Gregg Araki é um dos (muitos) diretores que começaram suas carreiras num nicho muito especifico do cinema independe americano dos anos 80: o queer cinema, o cinema gay que teve seu representante mais ilustre no Gus Van Sant de Mala Noche e Garotos de Programa – não à toa, The Living End lembra muito esses dois filmes. Jon e Luke são dois personagens criados em cima de estereótipos: o intelectual com uma vida acomodada e o rebelde sem causa com uma existência errática. Mesmo a composição física dos dois e oposta: Jon é magro, branquelo, cheio de pêlos; Luke é forte, bronzeado, imberbe. Na noite em que se encontram, eles descobrem que a única coisa que têm em comum é que ambos são HIV-positivos. Quando Luke mata um policial, The Living End vira um road movie em fuga, ainda que não exista um perseguidor.

O momento histórico em que o filme foi feito (1992, com Bush-pai na Casa Branca e a AIDS ainda tida como uma epidemia sem controle) parece gritar o tempo todo na tela, seja pelas roupas, cenários e maquiagem ou pelo discurso político de Luke.
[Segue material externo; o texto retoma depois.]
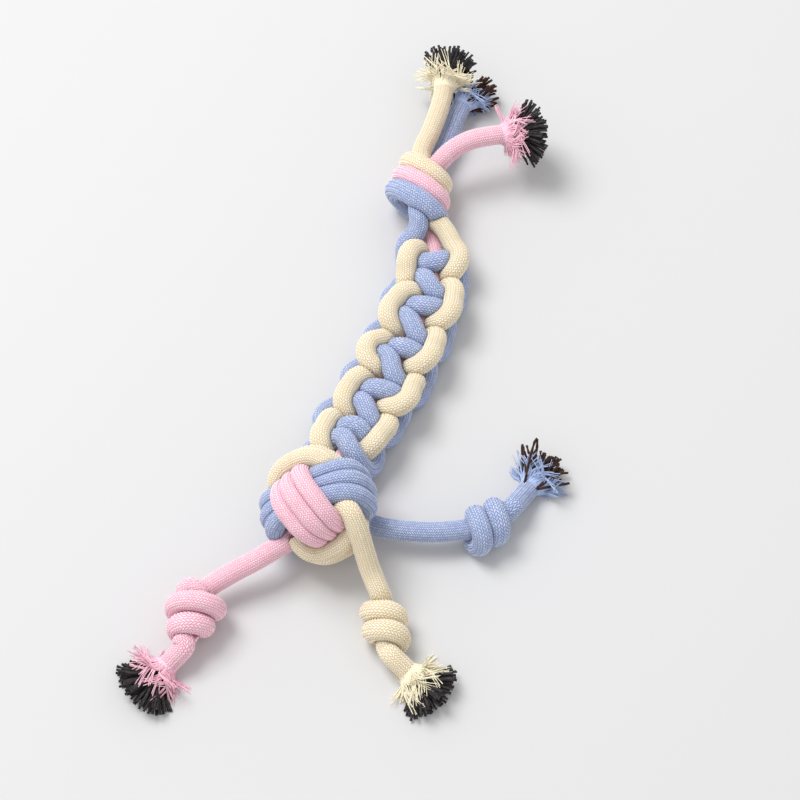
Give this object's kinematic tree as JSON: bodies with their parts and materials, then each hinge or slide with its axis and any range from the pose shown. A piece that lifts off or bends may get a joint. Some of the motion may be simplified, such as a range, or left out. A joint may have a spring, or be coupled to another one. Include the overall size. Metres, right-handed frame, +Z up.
{
  "type": "rope dog toy",
  "caption": "Tug and chew toy of knotted cotton ropes: a wound ball knot with knotted legs, a square-knot body and a top knot with frayed tails.",
  "frame": {"origin": "middle of the toy's outline, on the plane that it lies on", "axes": "+Z up from the plane that it lies on, +Y along the toy's length toward its tails, +X to the right seen from above with the tails away"},
  "size_m": [0.1846, 0.3038, 0.0429],
  "materials": {
    "cream_rope": "braided matte cotton",
    "pink_rope": "braided matte cotton",
    "blue_rope": "braided matte cotton",
    "black_core_yarn": "loose matte yarn",
    "brown_core_yarn": "loose matte yarn"
  },
  "bodies": {
    "ball": {"ball_pink_winding": "pink_rope", "ball_blue_winding": "blue_rope", "ball_cream_winding": "cream_rope", "ball_inner_knot": "cream_rope", "pink_leg_root": "pink_rope", "cream_leg_root": "cream_rope", "blue_leg_root": "blue_rope"},
    "sennit": {"sennit_cream_rope": "cream_rope", "sennit_blue_rope": "blue_rope", "sennit_pink_rope": "pink_rope"},
    "top_knot": {"top_knot_cream_band": "cream_rope", "top_knot_pink_band": "pink_rope", "top_knot_blue_band": "blue_rope", "cream_tail_root": "cream_rope", "pink_tail_root": "pink_rope", "blue_tail_root": "blue_rope"},
    "cream_tail": {"cream_tail_rope": "cream_rope", "cream_tail_cover_yarns": "cream_rope", "cream_tail_core_yarns": "black_core_yarn"},
    "pink_tail": {"pink_tail_rope": "pink_rope", "pink_tail_cover_yarns": "pink_rope", "pink_tail_core_yarns": "black_core_yarn"},
    "blue_tail": {"blue_tail_rope": "blue_rope", "blue_tail_cover_yarns": "blue_rope", "blue_tail_core_yarns": "brown_core_yarn"},
    "pink_leg": {"pink_leg_rope": "pink_rope", "pink_leg_knot": "pink_rope"},
    "pink_foot": {"pink_foot_rope": "pink_rope", "pink_foot_cover_yarns": "pink_rope", "pink_foot_core_yarns": "black_core_yarn"},
    "cream_leg": {"cream_leg_rope": "cream_rope", "cream_leg_knot": "cream_rope"},
    "cream_foot": {"cream_foot_rope": "cream_rope", "cream_foot_cover_yarns": "cream_rope", "cream_foot_core_yarns": "black_core_yarn"},
    "blue_leg": {"blue_leg_rope": "blue_rope", "blue_leg_knot": "blue_rope"},
    "blue_foot": {"blue_foot_rope": "blue_rope", "blue_foot_cover_yarns": "blue_rope", "blue_foot_core_yarns": "brown_core_yarn"}
  },
  "joints": [
    {"name": "waist_swing", "type": "hinge", "parent": "ball", "child": "sennit", "pos_m": [-0.00389, -0.04166, 0.01471], "axis": [0, 0, 1], "range_deg": [-12, 12], "stiffness_Nm_per_rad": 0.05},
    {"name": "neck_swing", "type": "hinge", "parent": "sennit", "child": "top_knot", "pos_m": [0.03137, 0.06716, 0.0084], "axis": [0, 0, 1], "range_deg": [-12, 12], "stiffness_Nm_per_rad": 0.04},
    {"name": "cream_tail_bend", "type": "hinge", "parent": "top_knot", "child": "cream_tail", "pos_m": [0.02874, 0.10381, 0.01528], "axis": [0.957, -0.29, 0], "range_deg": [-4, 35], "stiffness_Nm_per_rad": 0.03},
    {"name": "pink_tail_bend", "type": "hinge", "parent": "top_knot", "child": "pink_tail", "pos_m": [0.03975, 0.09946, 0.02064], "axis": [0.3779, -0.9258, 0], "range_deg": [-8, 30], "stiffness_Nm_per_rad": 0.03},
    {"name": "blue_tail_swing", "type": "hinge", "parent": "top_knot", "child": "blue_tail", "pos_m": [0.03576, 0.10467, 0.00808], "axis": [0, 0, 1], "range_deg": [-20, 0], "stiffness_Nm_per_rad": 0.03},
    {"name": "pink_leg_swing", "type": "hinge", "parent": "ball", "child": "pink_leg", "pos_m": [-0.03343, -0.08135, 0.0148], "axis": [0, 0, 1], "range_deg": [-20, 20], "stiffness_Nm_per_rad": 0.03},
    {"name": "cream_leg_swing", "type": "hinge", "parent": "ball", "child": "cream_leg", "pos_m": [0.00647, -0.08825, 0.0184], "axis": [0, 0, 1], "range_deg": [-20, 20], "stiffness_Nm_per_rad": 0.03},
    {"name": "blue_leg_swing", "type": "hinge", "parent": "ball", "child": "blue_leg", "pos_m": [0.01667, -0.06724, 0.01264], "axis": [0, 0, 1], "range_deg": [-20, 20], "stiffness_Nm_per_rad": 0.03},
    {"name": "pink_foot_bend", "type": "hinge", "parent": "pink_leg", "child": "pink_foot", "pos_m": [-0.06399, -0.11588, 0.01102], "axis": [-0.8, 0.6, 0], "range_deg": [0, 40], "stiffness_Nm_per_rad": 0.02},
    {"name": "cream_foot_bend", "type": "hinge", "parent": "cream_leg", "child": "cream_foot", "pos_m": [0.01432, -0.12317, 0.01102], "axis": [-0.7051, -0.7091, 0], "range_deg": [0, 40], "stiffness_Nm_per_rad": 0.02},
    {"name": "blue_foot_bend", "type": "hinge", "parent": "blue_leg", "child": "blue_foot", "pos_m": [0.06339, -0.05842, 0.01102], "axis": [0.8, -0.6, 0], "range_deg": [0, 40], "stiffness_Nm_per_rad": 0.02}
  ]
}
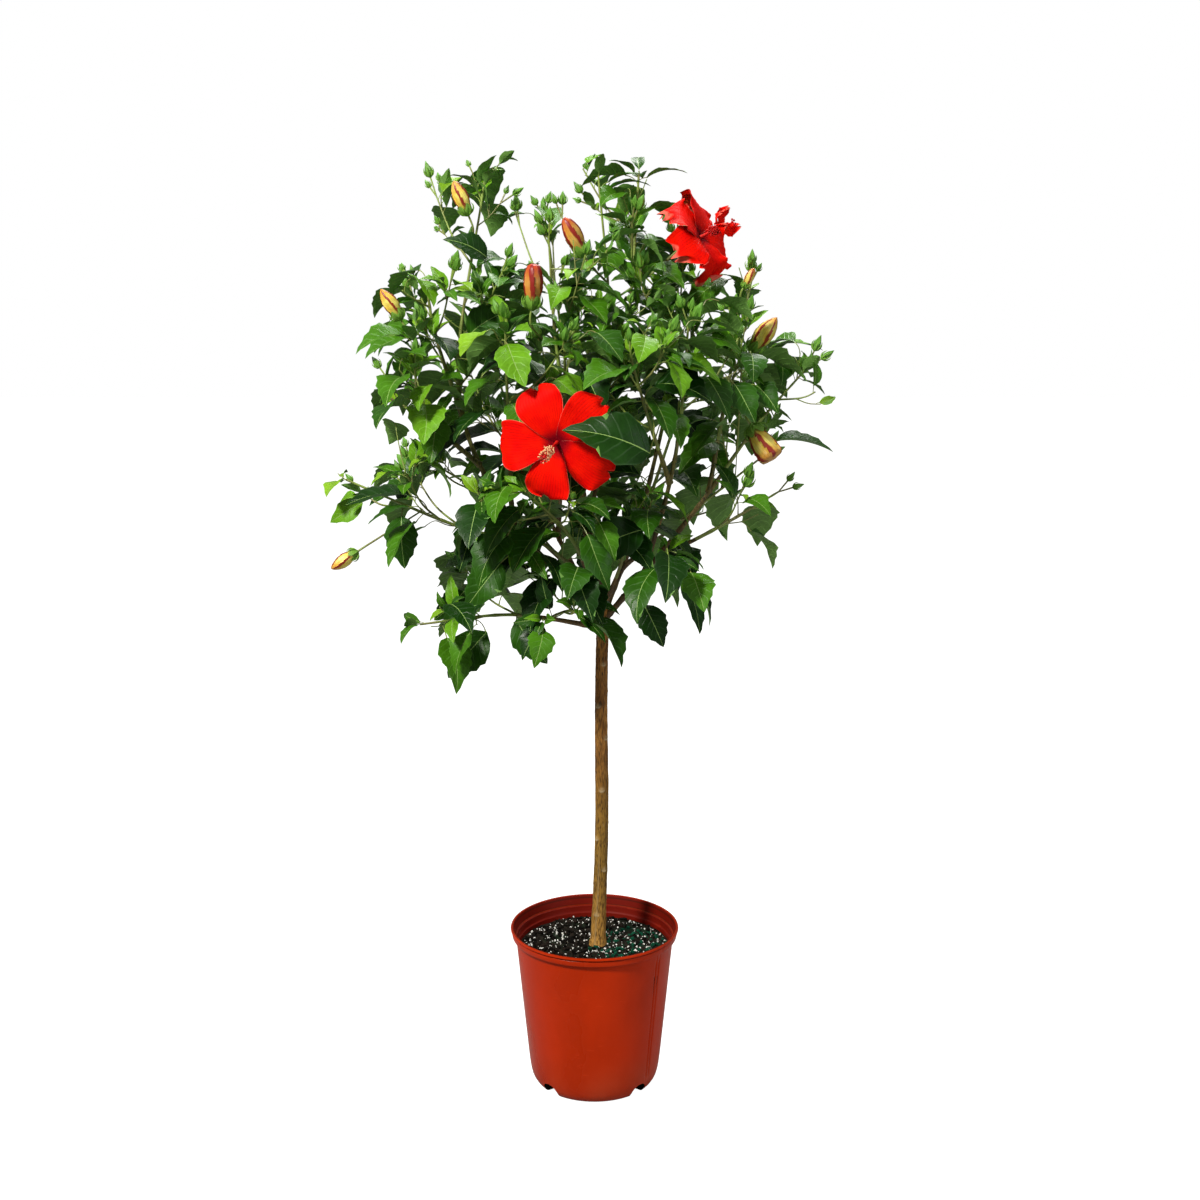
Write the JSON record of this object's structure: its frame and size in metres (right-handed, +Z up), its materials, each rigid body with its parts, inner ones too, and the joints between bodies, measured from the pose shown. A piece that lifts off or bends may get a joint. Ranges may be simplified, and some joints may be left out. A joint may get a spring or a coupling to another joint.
{
  "type": "potted hibiscus shrub",
  "caption": "Red-flowering hibiscus trained as a small standard tree: a bare trunk with an open, leafy, rounded crown, rooted in a round plastic nursery pot filled with soil.",
  "frame": {"origin": "the centre of the pot's flat underside", "axes": "+Z up along the trunk, -Y towards the front of the plant as pictured, +X to its right as seen from the front"},
  "size_m": [0.719, 0.5585, 1.3822],
  "materials": {
    "pot": "satin",
    "soil": "matte",
    "bark": "matte",
    "bough": "matte",
    "leaf": "satin"
  },
  "bodies": {
    "root": {"pot": "pot", "soil": "soil", "trunk": "bark", "bough_centre": "bough", "bough_left": "bough", "bough_right": "bough", "bough_back_left": "bough", "bough_back_right": "bough", "bough_low_left": "bough", "bough_low_front": "bough", "bough_inner_right": "bough", "bough_low_back": "bough", "bough_front": "bough", "bough_inner_front": "bough", "bough_top_right": "bough", "bough_top_left": "bough", "bough_middle": "bough", "bough_top_back": "bough", "bough_left_upper": "bough", "bough_left_middle": "bough", "bough_left_inner": "bough", "bough_far_left": "bough", "bough_right_upper": "bough", "bough_right_low": "bough", "bough_low_right": "bough", "bough_front_right": "bough", "bough_centre_right": "bough", "bough_back_top_right": "bough", "bough_back_low_left": "bough", "bough_back_low_right": "bough", "bough_back_middle": "bough", "foliage_centre": "leaf", "foliage_left": "leaf", "foliage_right": "leaf", "foliage_back_left": "leaf", "foliage_back_right": "leaf", "foliage_low_left": "leaf", "foliage_low_front": "leaf", "foliage_inner_right": "leaf", "foliage_low_back": "leaf", "foliage_front": "leaf", "foliage_inner_front": "leaf", "foliage_top_right": "leaf", "foliage_top_left": "leaf", "foliage_middle": "leaf", "foliage_top_back": "leaf", "foliage_left_upper": "leaf", "foliage_left_middle": "leaf", "foliage_left_inner": "leaf", "foliage_far_left": "leaf", "foliage_right_upper": "leaf", "foliage_right_low": "leaf", "foliage_low_right": "leaf", "foliage_front_right": "leaf", "foliage_centre_right": "leaf", "foliage_back_top_right": "leaf", "foliage_back_low_left": "leaf", "foliage_back_low_right": "leaf", "foliage_back_middle": "leaf"}
  },
  "joints": []
}
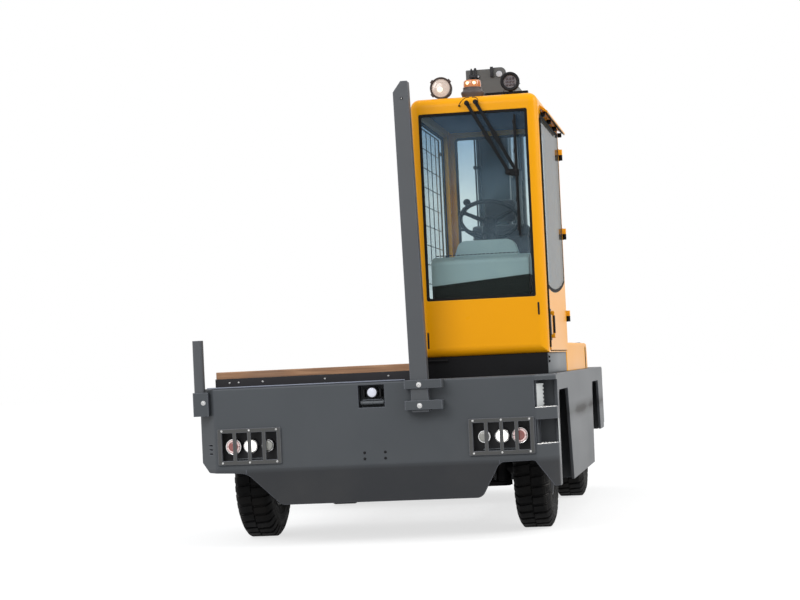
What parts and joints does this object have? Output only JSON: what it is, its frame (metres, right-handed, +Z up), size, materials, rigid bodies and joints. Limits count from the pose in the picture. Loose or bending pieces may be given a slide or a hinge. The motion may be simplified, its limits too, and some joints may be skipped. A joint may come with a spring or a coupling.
{
  "type": "side loader forklift",
  "caption": "Side loader forklift with a flat load deck, a reaching side mast and forks in a centre well, a narrow tall cab on one corner and four rubber-tyred wheels.",
  "frame": {"origin": "on the ground, under the middle of the truck's outline", "axes": "+Z up, -Y the way the truck drives, -X the load side, +X the cab side"},
  "size_m": [2.425, 5.234, 3.34],
  "materials": {
    "chassis_grey": "satin dark grey paint",
    "deck_grey": "worn grey paint",
    "cab_yellow": "orange yellow paint",
    "frame_black": "black paint",
    "bolster_wood": "rough brown timber",
    "tyre_rubber": "solid rubber",
    "rim_paint": "yellow paint",
    "window_glass": "tinted glass",
    "lamp_parts": "lamp lens and housing",
    "beacon_amber": "amber lens",
    "trim_plastic": "black plastic",
    "seat_fabric": "dark seat cover",
    "steel_bare": "machined steel",
    "engine_iron": "cast block",
    "fork_black": "black forged steel"
  },
  "bodies": {
    "chassis": {"axles": "frame_black", "beacon": "beacon_amber", "bolster_channels": "deck_grey", "bulkheads": "chassis_grey", "cab_base": "frame_black", "cab_glass": "window_glass", "cab_shell": "cab_yellow", "dashboard": "trim_plastic", "decks": "deck_grey", "door_brackets": "frame_black", "engine_block": "engine_iron", "front_panel": "chassis_grey", "front_sensor": "chassis_grey", "head_lamps": "lamp_parts", "hood_brackets": "chassis_grey", "lamp_guards": "chassis_grey", "load_posts": "chassis_grey", "main_beams": "chassis_grey", "post_brackets": "chassis_grey", "reach_rails": "chassis_grey", "rear_panel": "chassis_grey", "roof_hatch": "frame_black", "seat": "seat_fabric", "side_fairing": "cab_yellow", "side_panels": "chassis_grey", "side_tank": "chassis_grey", "steering_wheel": "trim_plastic", "steps": "chassis_grey", "tail_lamps": "lamp_parts", "tow_coupling": "chassis_grey", "wiper": "trim_plastic", "wood_bolsters": "bolster_wood", "work_lamps": "lamp_parts"},
    "front_wheel_load": {"tyre_front_load": "tyre_rubber", "rim_front_load": "rim_paint"},
    "front_wheel_cab": {"tyre_front_cab": "tyre_rubber", "rim_front_cab": "rim_paint"},
    "rear_wheel_load": {"tyre_rear_load": "tyre_rubber", "rim_rear_load": "rim_paint"},
    "rear_wheel_cab": {"tyre_rear_cab": "tyre_rubber", "rim_rear_cab": "rim_paint"},
    "steer_load": {"knuckle_load": "frame_black"},
    "steer_cab": {"knuckle_cab": "frame_black"},
    "steer_link": {"tie_rod": "frame_black"},
    "door": {"door_panel": "cab_yellow", "door_glass": "window_glass"},
    "engine_hood": {"hood": "cab_yellow"},
    "sled": {"mast_sled": "chassis_grey"},
    "mast_outer": {"outer_mast": "chassis_grey", "lift_barrels": "chassis_grey"},
    "mast_inner": {"inner_mast": "chassis_grey", "lift_rods": "steel_bare", "lift_chains": "steel_bare"},
    "carriage": {"fork_carriage": "chassis_grey", "forks": "fork_black"},
    "tilt_cylinders": {"tilt_barrels": "chassis_grey"},
    "tilt_pistons": {"tilt_rods": "steel_bare"}
  },
  "joints": [
    {"name": "steer_load_side", "type": "hinge", "parent": "chassis", "child": "steer_load", "pos_m": [-0.74, -1.6, 0.42], "axis": [0, 0, 1], "range_deg": [-35, 35]},
    {"name": "steer_cab_side", "type": "hinge", "parent": "chassis", "child": "steer_cab", "pos_m": [0.74, -1.6, 0.42], "axis": [0, 0, 1], "range_deg": [-36, 36]},
    {"name": "steer_link_slide", "type": "slide", "parent": "chassis", "child": "steer_link", "axis": [1, 0, 0], "range_m": [-0.1, 0.1]},
    {"name": "front_wheel_load_spin", "type": "hinge", "parent": "steer_load", "child": "front_wheel_load", "pos_m": [-0.965, -1.6, 0.42], "axis": [1, 0, 0], "continuous": true},
    {"name": "front_wheel_cab_spin", "type": "hinge", "parent": "steer_cab", "child": "front_wheel_cab", "pos_m": [0.965, -1.6, 0.42], "axis": [1, 0, 0], "continuous": true},
    {"name": "rear_wheel_load_spin", "type": "hinge", "parent": "chassis", "child": "rear_wheel_load", "pos_m": [-0.965, 1.42, 0.42], "axis": [1, 0, 0], "continuous": true},
    {"name": "rear_wheel_cab_spin", "type": "hinge", "parent": "chassis", "child": "rear_wheel_cab", "pos_m": [0.965, 1.42, 0.42], "axis": [1, 0, 0], "continuous": true},
    {"name": "door_swing", "type": "hinge", "parent": "chassis", "child": "door", "pos_m": [1.18, -0.799, 1.2], "axis": [0, 0, 1], "range_deg": [0, 85]},
    {"name": "hood_lift", "type": "hinge", "parent": "chassis", "child": "engine_hood", "pos_m": [0.6, 2.432, 1.084], "axis": [-1, 0, 0], "range_deg": [0, 50]},
    {"name": "reach", "type": "slide", "parent": "chassis", "child": "sled", "axis": [-1, 0, 0], "range_m": [0, 1.15]},
    {"name": "mast_tilt", "type": "hinge", "parent": "sled", "child": "mast_outer", "pos_m": [0.66, 0, 0.48], "axis": [0, 1, 0], "range_deg": [-3, 5]},
    {"name": "mast_lift", "type": "slide", "parent": "mast_outer", "child": "mast_inner", "axis": [0, 0, 1], "range_m": [0, 2]},
    {"name": "carriage_lift", "type": "slide", "parent": "mast_inner", "child": "carriage", "axis": [0, 0, 1], "range_m": [0, 2]},
    {"name": "tilt_cylinder_swing", "type": "hinge", "parent": "sled", "child": "tilt_cylinders", "pos_m": [0.93, 0, 0.53], "axis": [0, 1, 0], "range_deg": [-4, 6]},
    {"name": "tilt_cylinder_stroke", "type": "slide", "parent": "tilt_cylinders", "child": "tilt_pistons", "axis": [-0.1961, 0, 0.9806], "range_m": [-0.03, 0.03]}
  ],
  "couplings": [
    {"joint": "steer_cab_side", "follows": "steer_load_side", "ratio": 1},
    {"joint": "steer_link_slide", "follows": "steer_load_side", "m_per_rad": -0.15},
    {"joint": "carriage_lift", "follows": "mast_lift", "ratio": 1},
    {"joint": "tilt_cylinder_swing", "follows": "mast_tilt", "ratio": 0.99},
    {"joint": "tilt_cylinder_stroke", "follows": "mast_tilt", "m_per_rad": -0.2745}
  ]
}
Mas, datado certamente é um adjetivo que não cabe a The Living End. Se ficaram para trás a revolta com a chegada da AIDS e o descaso de governos com o seu tratamento, continuam ainda muito presentes a eterna fuga e o discurso político mais objetivo (e é curioso, engraçado até, ver Luke dizer em certo momento “vamos ate Washington infectar Bush com nosso sangue”).

Mas, tudo isso deixado de lado, o que permanece com mais forca em The Living End é a história de amor selvagem construída por Araki. E é aí que os dois filmes de Gus Van Sant se fazem lembrar: Jon e Luke são uma versão mais radical do casal de Mala Noche, trazendo para seu romance (impossível?) questões de sobrevivência. Se no início do filme um médico diz a Jon que ele não deve tomar o resultado de seu exame de sangue como uma sentença de morte, o que Luke quer mostrar para ele e que sim, o exame de sangue é uma sentença de morte, e que só assumindo isso será possível se entregar por completo à vida. A cena final explicita isso com uma força terrível: a vida (sexo) acontecendo ao lado da morte (a arma). Se o desejo de Araki era, em 1992, fazer um filme político, pode-se dizer hoje, 16 anos depois, que ele conseguiu: a história de amor de Jon e Luke, levada a extremos, é seu discurso mais pertinente.